Even their water bottles were lined up in perfect rows.
These guys yelled at them all day. Did I mention that they have to march around to the same song over and over and over and over again all week? Yeah. Trauma.
In this first week of school there was a school wide assembly to officially open the school and give out awards from last year. And of course, listen to speeches that I assume were just as boring for the kids as they were for us even though the kids understand Chinese. So here we have some teacher feet.
And some teacher faces. Clockwise from me: Sam, Randi, Joey, Sinead, Vincent, and Colin.

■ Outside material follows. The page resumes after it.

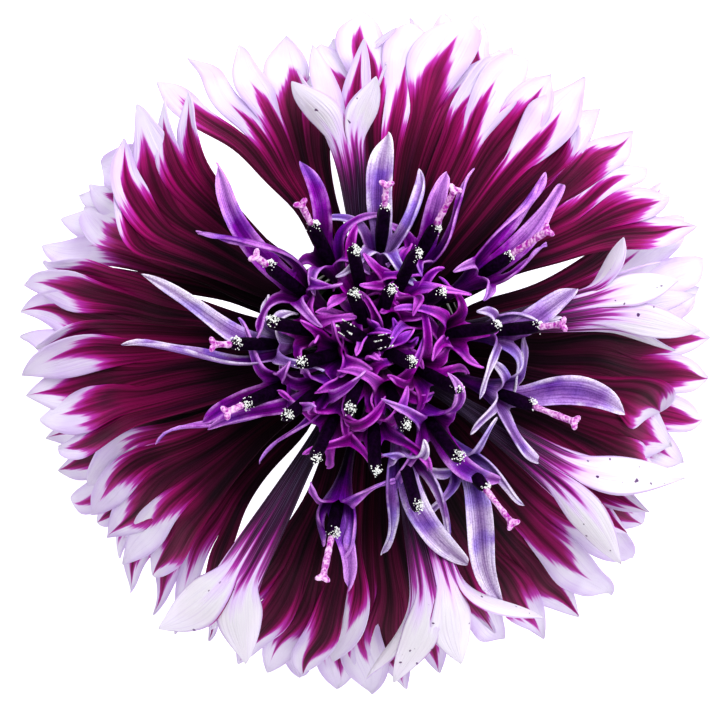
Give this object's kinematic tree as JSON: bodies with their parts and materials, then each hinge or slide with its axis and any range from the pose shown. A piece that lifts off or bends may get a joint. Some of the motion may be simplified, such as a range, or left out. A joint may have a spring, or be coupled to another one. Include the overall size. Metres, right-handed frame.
{
  "type": "flower head",
  "caption": "Double two-tone flower head with arching lobed outer florets, a dome of slender inner florets, a scaly green cup and a short cut stem end.",
  "frame": {"origin": "middle of the head's bounding box on the surface that it lies on: the stem's cut end is at z = 0 round this point", "axes": "+Z along the head's axis, out of the dome of inner florets; +X and +Y are the right and the top of the head as it is seen from above"},
  "size_m": [0.0471, 0.0474, 0.0278],
  "materials": {
    "stem_green": "living plant stem, satin",
    "bract_green": "green scales with dark fringed margins, satin",
    "ray_petal": "soft petal, dark maroon flames running out into white lobes, matte",
    "disc_petal": "soft violet petal with near-black anther column, satin"
  },
  "bodies": {
    "root": {"stem": "stem_green", "bract_row_1": "bract_green", "bract_row_2": "bract_green", "bract_row_3": "bract_green", "bract_row_4": "bract_green", "ray_floret_a": "ray_petal", "ray_floret_b": "ray_petal", "ray_floret_c": "ray_petal", "ray_floret_d": "ray_petal", "ray_floret_e": "ray_petal", "ray_floret_f": "ray_petal", "ray_floret_g": "ray_petal", "ray_floret_h": "ray_petal", "ray_floret_i": "ray_petal", "ray_floret_j": "ray_petal", "ray_floret_k": "ray_petal", "ray_floret_l": "ray_petal", "ray_floret_m": "ray_petal", "ray_floret_n": "ray_petal", "ray_floret_o": "ray_petal", "ray_floret_p": "ray_petal", "ray_floret_q": "ray_petal", "ray_floret_r": "ray_petal", "ray_floret_s": "ray_petal", "ray_floret_t": "ray_petal", "ray_floret_u": "ray_petal", "ray_floret_v": "ray_petal", "ray_floret_w": "ray_petal", "ray_floret_x": "ray_petal", "disc_floret_01": "disc_petal", "disc_floret_02": "disc_petal", "disc_floret_03": "disc_petal", "disc_floret_04": "disc_petal", "disc_floret_05": "disc_petal", "disc_floret_06": "disc_petal", "disc_floret_07": "disc_petal", "disc_floret_08": "disc_petal", "disc_floret_09": "disc_petal", "disc_floret_10": "disc_petal", "disc_floret_11": "disc_petal", "disc_floret_12": "disc_petal", "disc_floret_13": "disc_petal", "disc_floret_14": "disc_petal", "disc_floret_15": "disc_petal", "disc_floret_16": "disc_petal", "disc_floret_17": "disc_petal", "disc_floret_18": "disc_petal", "disc_floret_19": "disc_petal", "disc_floret_20": "disc_petal", "disc_floret_21": "disc_petal", "disc_floret_22": "disc_petal", "disc_floret_23": "disc_petal", "disc_floret_24": "disc_petal", "disc_floret_25": "disc_petal", "disc_floret_26": "disc_petal", "disc_floret_27": "disc_petal", "disc_floret_28": "disc_petal", "disc_floret_29": "disc_petal", "disc_floret_30": "disc_petal"}
  },
  "joints": []
}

Being the only foreigners on campus (and a fair percentage of the foreigner population in Weifang), we were placed at the front as to be shown off. This is because Weifang (and I think China in general) is actively working on self-promoting as an "international" city/country. I mean, there are definitely more dimensions to this conversation... just know that at the moment, we have serious celebrity status. It's a mixture of entertaining, terrifying, unsettling, vanity-provoking, ego-boosting, awesome, and disturbing. But, here we are front and centre.
This prime seating actually kinda sucked because we had to pretend to understand and be interested in the speeches that did not understand at all. So, we took a lot of photos.

Flag bearing for the anthem:
And of course there were fireworks and confetti!

Weifang No. 1 Middle School has about 6,000 students. And they all live on campus. So do the teachers. Recently, I heard that it's the biggest school in Asia. No fact checks done as of yet but yep... it's the size of a small town in Canada.
And the sky above the school was really cool and clear looking that day...
And we decided that this is our album cover for our teacher emo band called "One Middle." From left, Sinead on keyboard, Vince on bass, Colin on the drums, me on vocals and triangle. Joey is our stage manager, Randi does promo, and Sam manages. It's good to have a back-up plan if this teaching thing doesn't pan out.
Finally, Sam and I like to wear corresponding teacher outfits to school.